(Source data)
— START —
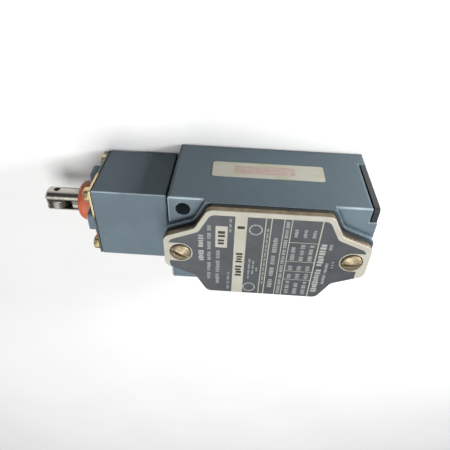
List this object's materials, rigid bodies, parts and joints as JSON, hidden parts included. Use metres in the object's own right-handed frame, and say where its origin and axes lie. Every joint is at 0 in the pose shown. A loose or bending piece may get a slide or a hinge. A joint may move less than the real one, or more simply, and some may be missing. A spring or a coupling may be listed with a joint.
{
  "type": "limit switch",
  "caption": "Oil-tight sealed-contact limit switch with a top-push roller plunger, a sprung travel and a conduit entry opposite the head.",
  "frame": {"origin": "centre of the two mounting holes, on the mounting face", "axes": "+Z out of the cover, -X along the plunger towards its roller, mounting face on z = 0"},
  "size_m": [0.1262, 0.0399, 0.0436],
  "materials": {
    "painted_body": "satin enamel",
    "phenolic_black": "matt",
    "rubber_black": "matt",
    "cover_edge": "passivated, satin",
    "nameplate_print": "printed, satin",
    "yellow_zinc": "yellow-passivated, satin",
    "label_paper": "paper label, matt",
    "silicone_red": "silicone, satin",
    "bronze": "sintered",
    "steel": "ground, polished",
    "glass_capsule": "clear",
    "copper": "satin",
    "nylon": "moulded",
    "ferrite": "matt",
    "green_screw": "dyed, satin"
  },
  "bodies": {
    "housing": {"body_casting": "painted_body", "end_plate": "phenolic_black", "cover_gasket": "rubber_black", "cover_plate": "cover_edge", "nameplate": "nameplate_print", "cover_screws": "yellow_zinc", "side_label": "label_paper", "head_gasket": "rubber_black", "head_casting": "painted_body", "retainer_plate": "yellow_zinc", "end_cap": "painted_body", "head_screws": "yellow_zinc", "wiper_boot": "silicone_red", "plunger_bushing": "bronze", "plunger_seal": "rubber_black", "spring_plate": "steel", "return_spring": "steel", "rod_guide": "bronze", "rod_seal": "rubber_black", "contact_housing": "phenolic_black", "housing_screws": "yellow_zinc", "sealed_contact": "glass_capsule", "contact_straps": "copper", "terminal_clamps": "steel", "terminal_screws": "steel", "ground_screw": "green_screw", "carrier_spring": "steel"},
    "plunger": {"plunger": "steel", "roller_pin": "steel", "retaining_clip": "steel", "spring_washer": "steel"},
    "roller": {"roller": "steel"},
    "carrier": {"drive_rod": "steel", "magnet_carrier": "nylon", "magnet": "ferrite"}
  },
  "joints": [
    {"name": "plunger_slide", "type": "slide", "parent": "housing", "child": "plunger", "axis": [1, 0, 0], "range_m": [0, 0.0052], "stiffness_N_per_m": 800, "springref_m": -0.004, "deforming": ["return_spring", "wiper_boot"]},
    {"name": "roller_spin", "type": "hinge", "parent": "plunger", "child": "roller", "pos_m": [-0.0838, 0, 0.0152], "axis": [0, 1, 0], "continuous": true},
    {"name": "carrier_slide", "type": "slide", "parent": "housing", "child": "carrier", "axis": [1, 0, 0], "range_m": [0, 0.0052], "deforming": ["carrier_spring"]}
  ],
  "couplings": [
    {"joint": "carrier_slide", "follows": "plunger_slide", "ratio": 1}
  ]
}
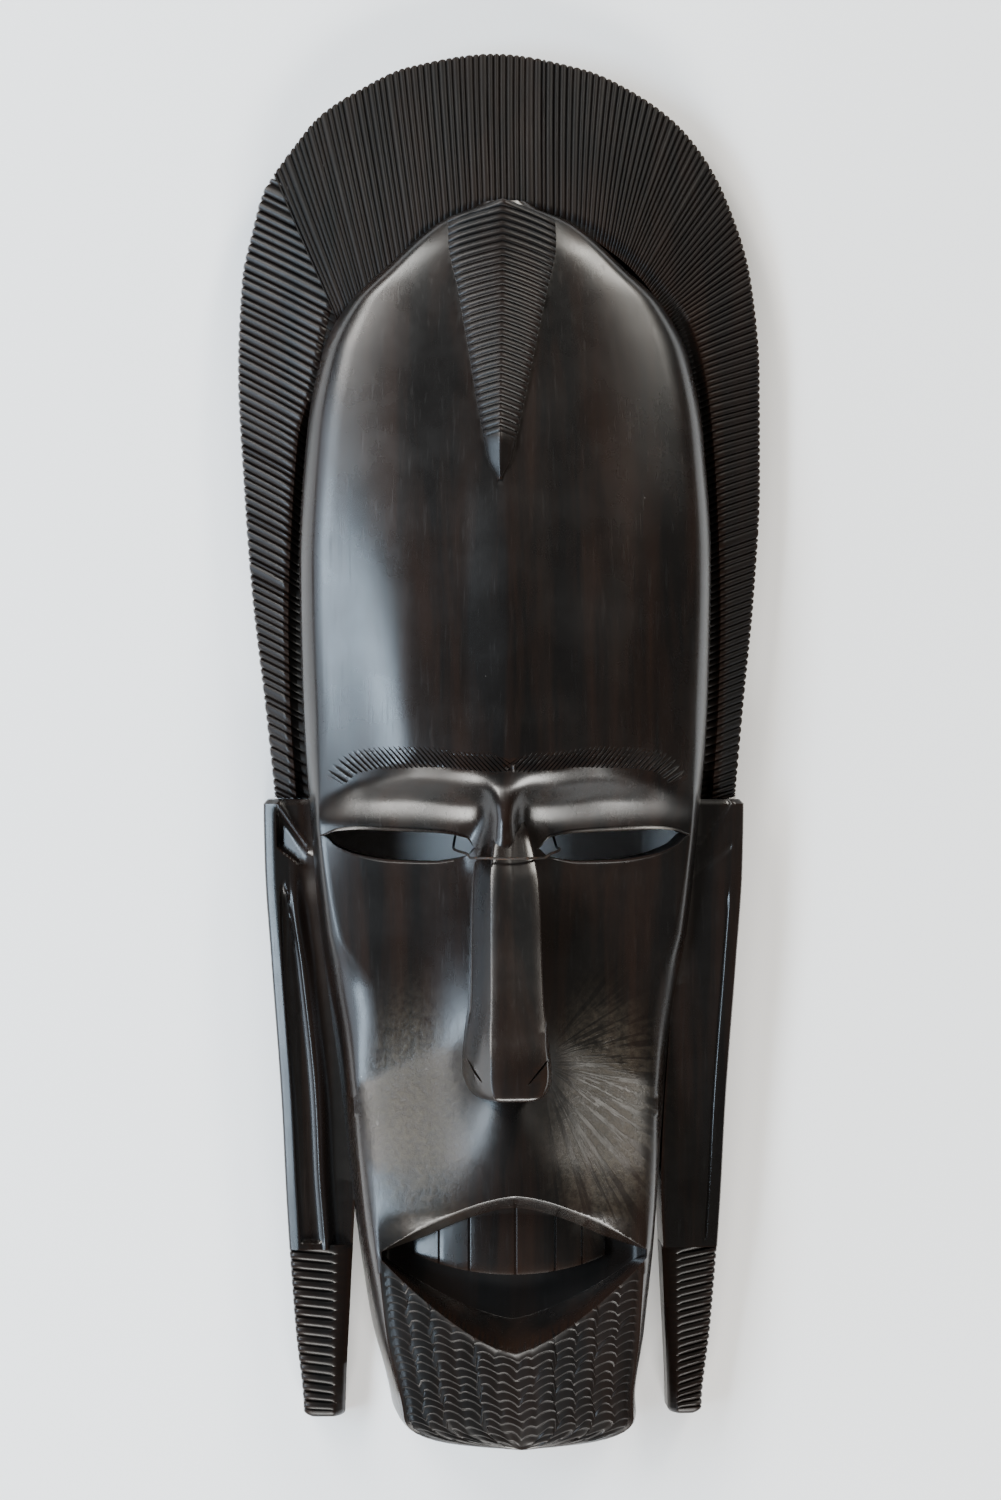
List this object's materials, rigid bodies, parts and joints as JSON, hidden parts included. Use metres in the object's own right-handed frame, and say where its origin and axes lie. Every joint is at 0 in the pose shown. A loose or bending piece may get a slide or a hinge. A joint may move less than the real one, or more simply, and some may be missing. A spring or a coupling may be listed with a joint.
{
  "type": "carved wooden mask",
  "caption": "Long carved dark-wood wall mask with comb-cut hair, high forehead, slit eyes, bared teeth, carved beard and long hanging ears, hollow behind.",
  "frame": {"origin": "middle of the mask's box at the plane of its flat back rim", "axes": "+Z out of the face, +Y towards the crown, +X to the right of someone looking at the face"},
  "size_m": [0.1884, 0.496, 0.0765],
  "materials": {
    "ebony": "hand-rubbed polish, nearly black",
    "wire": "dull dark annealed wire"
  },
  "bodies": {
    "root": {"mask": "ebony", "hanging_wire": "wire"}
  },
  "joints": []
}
— END —
## What is expected
Reproduce all data above, unchanged.

## Answer for this exercise
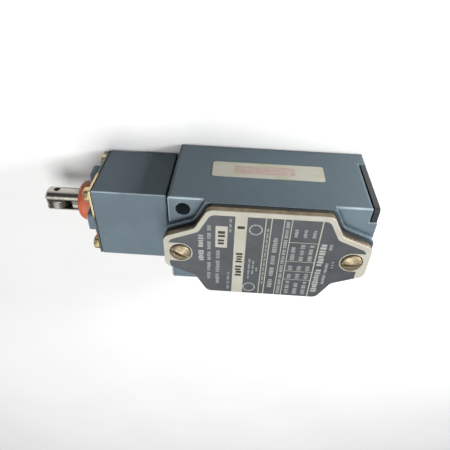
List this object's materials, rigid bodies, parts and joints as JSON, hidden parts included. Use metres in the object's own right-handed frame, and say where its origin and axes lie. Every joint is at 0 in the pose shown. A loose or bending piece may get a slide or a hinge. A joint may move less than the real one, or more simply, and some may be missing. A spring or a coupling may be listed with a joint.
{
  "type": "limit switch",
  "caption": "Oil-tight sealed-contact limit switch with a top-push roller plunger, a sprung travel and a conduit entry opposite the head.",
  "frame": {"origin": "centre of the two mounting holes, on the mounting face", "axes": "+Z out of the cover, -X along the plunger towards its roller, mounting face on z = 0"},
  "size_m": [0.1262, 0.0399, 0.0436],
  "materials": {
    "painted_body": "satin enamel",
    "phenolic_black": "matt",
    "rubber_black": "matt",
    "cover_edge": "passivated, satin",
    "nameplate_print": "printed, satin",
    "yellow_zinc": "yellow-passivated, satin",
    "label_paper": "paper label, matt",
    "silicone_red": "silicone, satin",
    "bronze": "sintered",
    "steel": "ground, polished",
    "glass_capsule": "clear",
    "copper": "satin",
    "nylon": "moulded",
    "ferrite": "matt",
    "green_screw": "dyed, satin"
  },
  "bodies": {
    "housing": {"body_casting": "painted_body", "end_plate": "phenolic_black", "cover_gasket": "rubber_black", "cover_plate": "cover_edge", "nameplate": "nameplate_print", "cover_screws": "yellow_zinc", "side_label": "label_paper", "head_gasket": "rubber_black", "head_casting": "painted_body", "retainer_plate": "yellow_zinc", "end_cap": "painted_body", "head_screws": "yellow_zinc", "wiper_boot": "silicone_red", "plunger_bushing": "bronze", "plunger_seal": "rubber_black", "spring_plate": "steel", "return_spring": "steel", "rod_guide": "bronze", "rod_seal": "rubber_black", "contact_housing": "phenolic_black", "housing_screws": "yellow_zinc", "sealed_contact": "glass_capsule", "contact_straps": "copper", "terminal_clamps": "steel", "terminal_screws": "steel", "ground_screw": "green_screw", "carrier_spring": "steel"},
    "plunger": {"plunger": "steel", "roller_pin": "steel", "retaining_clip": "steel", "spring_washer": "steel"},
    "roller": {"roller": "steel"},
    "carrier": {"drive_rod": "steel", "magnet_carrier": "nylon", "magnet": "ferrite"}
  },
  "joints": [
    {"name": "plunger_slide", "type": "slide", "parent": "housing", "child": "plunger", "axis": [1, 0, 0], "range_m": [0, 0.0052], "stiffness_N_per_m": 800, "springref_m": -0.004, "deforming": ["return_spring", "wiper_boot"]},
    {"name": "roller_spin", "type": "hinge", "parent": "plunger", "child": "roller", "pos_m": [-0.0838, 0, 0.0152], "axis": [0, 1, 0], "continuous": true},
    {"name": "carrier_slide", "type": "slide", "parent": "housing", "child": "carrier", "axis": [1, 0, 0], "range_m": [0, 0.0052], "deforming": ["carrier_spring"]}
  ],
  "couplings": [
    {"joint": "carrier_slide", "follows": "plunger_slide", "ratio": 1}
  ]
}
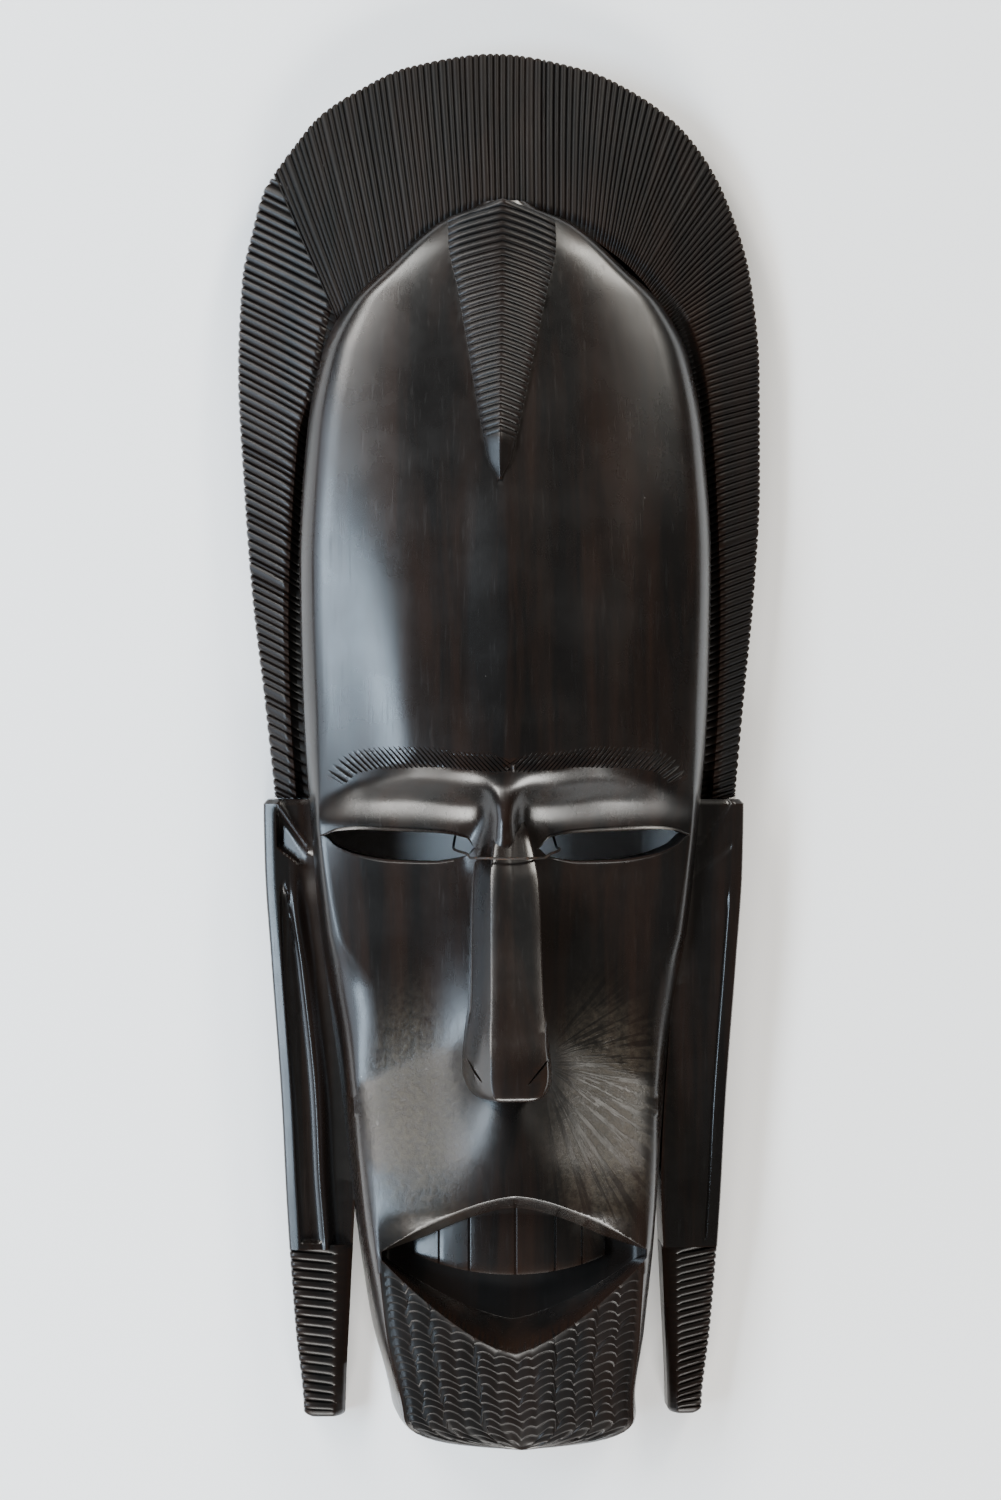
List this object's materials, rigid bodies, parts and joints as JSON, hidden parts included. Use metres in the object's own right-handed frame, and say where its origin and axes lie. Every joint is at 0 in the pose shown. A loose or bending piece may get a slide or a hinge. A joint may move less than the real one, or more simply, and some may be missing. A spring or a coupling may be listed with a joint.
{
  "type": "carved wooden mask",
  "caption": "Long carved dark-wood wall mask with comb-cut hair, high forehead, slit eyes, bared teeth, carved beard and long hanging ears, hollow behind.",
  "frame": {"origin": "middle of the mask's box at the plane of its flat back rim", "axes": "+Z out of the face, +Y towards the crown, +X to the right of someone looking at the face"},
  "size_m": [0.1884, 0.496, 0.0765],
  "materials": {
    "ebony": "hand-rubbed polish, nearly black",
    "wire": "dull dark annealed wire"
  },
  "bodies": {
    "root": {"mask": "ebony", "hanging_wire": "wire"}
  },
  "joints": []
}